Friday, February 26, 2016

The Saboteurs that won't quit sabotaging

Do you remember what happened after the Iran nuclear deal was signed, sealed and delivered? The Jewish saboteurs and their echo repeaters continued their attacks on it. They worked like busy bees trying to convince the American Congress of the brain-dead it must find a way to blow up that thing before it takes effect.

Those who know do realize that this method of interacting with others is as Jewish as matzoh bread. In fact, not only do the Jews advise such course of action to the people who listen to them; it is how they proceed themselves after negotiating a deal with someone. And no one knows this reality better than the Palestinians who have tried to negotiate a peace deal with them. Time after time, the Palestinians saw the deal they spent years negotiating being blown up by the Israelis who never failed to inject the kind of last minute condition that exploded like a hand grenade under the negotiating table.
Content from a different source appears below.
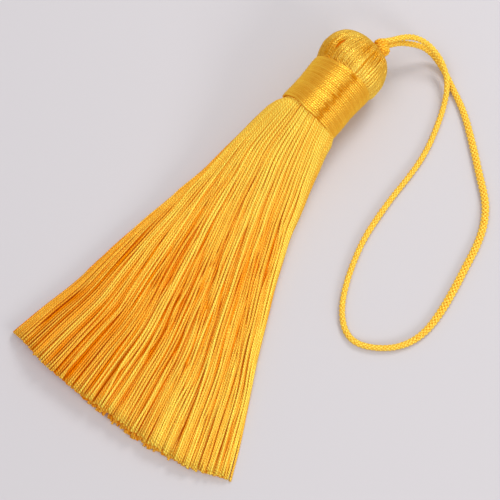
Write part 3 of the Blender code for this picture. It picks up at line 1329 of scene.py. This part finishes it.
@dataclass
class Head:
    """Round head: threads laid over a core from the dimple to the binding."""

    neck: NeckAxis
    pitch_deg: float = 2.85
    points: int = 48
    fullness: float = 1.46
    widest: float = 8.24
    full_radius: float = 8.2
    slant_deg: float = 12.0
    lean_deg: float = 16.0
    lean_at_deg: float = -38.0
    lean_half_deg: float = 38.0
    ridged_deg: Stops = (2.0, 18.0, 78.0, 98.0)
    ridged_to: tuple[float, float] = (4.5, 7.5)
    calm_from: tuple[float, float] = (6.0, 10.0)
    dimple_from: tuple[float, float] = (9.0, 14.0)
    slope_step: float = 0.05
    core_rows: int = 40
    core_sink: float = 0.45
    seed: int = 5
    rings: tuple[Row, ...] = (
        # place, height, radius, shift, slope
        (0.0, 10.60, 6.60, 0.30, 0.00), (1.0, 11.60, 7.20, 0.35, 0.00),
        (2.0, 12.60, 7.80, 0.36, 0.00), (3.4, 14.00, 8.12, 0.22, 0.00),
        (4.9, 15.50, 8.24, 0.07, 0.00), (6.3, 16.80, 8.04, 0.00, 0.00),
        (7.8, 18.26, 7.66, -0.08, 0.00), (9.2, 19.48, 7.02, -0.12, 0.00),
        (10.3, 20.42, 6.28, -0.20, 0.00), (11.4, 21.05, 5.42, -0.12, -0.01),
        (12.6, 21.45, 4.36, 0.15, -0.03), (13.7, 21.50, 3.44, 0.68, -0.09),
        (14.8, 21.08, 2.62, 1.30, -0.18), (16.0, 20.40, 1.70, 1.92, -0.20),
        (17.1, 19.55, 1.00, 2.20, -0.10),
    )
    slits: tuple[Slit, ...] = (Slit(-32.0, 2.8, 7.4, 3.6), Slit(-38.5, 4.2, 8.4, 1.6))
    # Painted shade on patches of the head.
    shadings: tuple[Row, ...] = (
        # angle_deg, place, half_angle_deg, half_place, depth
        (20.0, 7.6, 30.0, 3.0, 0.86), (50.0, 9.4, 24.0, 2.8, 0.50), (-48.0, 2.6, 36.0, 4.6, 1.00),
        (-6.0, 1.2, 18.0, 1.6, 0.42), (78.0, 5.0, 18.0, 6.0, 0.20), (-27.5, 5.0, 3.0, 1.4, 0.90),
        (-31.0, 6.3, 2.4, 1.4, 0.50), (-45.0, 9.5, 18.0, 3.0, 0.25),
    )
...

Here they come again, trying to sabotage the Syrian peace talks slated to begin soon. Here comes the icon of Jewish trickery ... the one in many, Elliott Abrams, doing his thing in an attempt to blow up the talks even before the first session is held. To this end, he wrote “Syria Delusions, Round Two,” an article he posted on the website of the Council on Foreign Relations on February 24, 2016.

To do that, Abrams looks back in time searching for straws on which to base an argument that will help blow up the talks. He goes back to the year 2012 when Hillary Clinton, Leon Panetta and David Petraeus had “urged President Obama to support the Syrian rebels.” He also goes back to the year 2014 when Hillary Clinton had remarked that the “failure to build a force of the people protest[ing] against Assad, left a vacuum that the jihadis have now filled.”

The author uses those examples to make the point that President Obama made a mistake when he rejected the advice that was given to him in the past. This said, he warns that the President is repeating the same mistake by rejecting the advice given to him now by the likes of Ash Carter, Joseph Dunford and John Brennan who want to “inflict real pain on the Russians” rather than sit with them in a peace conference on Syria.

But how is it morally justifiable to seek inflicting pain on the Russians at this time rather than seek to alleviate the horrible pain which millions of Syrian civilians are suffering and have been for five years? Elliot Abrams answers this question by repeating the logic that was articulated in the Wall Street Journal. It goes as follows:

[The Russians claimed military cooperation between the U.S. and Russia even though Ash Carter had explicitly ruled out such thing. The thinking is that Russia is trying to drive a wedge between the U.S. and its coalition partners by giving the appearance that Washington would accept Mr. Assad. Furthermore, while all this was happening, Russia's warplanes were stepping up their attacks in Syria].

But is that enough of an excuse to let the Syrians die by the hundreds of thousands and suffer by the millions? No, says John Kerry who is the American Secretary of State. In fact, he added that the peace talks have “a viable chance of succeeding,” in which case the misery will be alleviate and gradually lifted. In contrast, says the Wall Street Journal, according to Elliott Abrams, it is that “an [unnamed] senior administration official” had reported that Mr. Carter had said “he thinks it's a [Russian] ruse.”

And based on that hearsay of a hearsay of a hearsay, Elliot Abrams concludes that “Mr. Obama has an absolute right to reject the advice he got [in 2012] being commander in chief ... and be attuned instead to Mr. Kerry's view that talks with Sergei Lavrov will solve Syria.”

However, says Elliott Abrams, this is not going to happen because Obama rejected the advice he received in 2012, and because Fred Hof, who was Mr. Obama's Special Adviser for Syria, said that “during all of the years of the Assad regime, the United States failed to protect a single Syrian inside Syria.”

For these reasons, says Elliott Abrams, it is better not to have a peace conference on Syria. The option he prefers is the one that was hinted at by the Wall Street Journal.

It is to confront the Russians on the battlefield because peace has the effect of killing people whereas war has a proven record of saving lives.

Just look at the record of the American Civil War, WWI, WWII, the Korean War, Vietnam and the Iran-Iraq War. Were they not spectacles to cheer the heart of an Elliott Abrams and all those like him?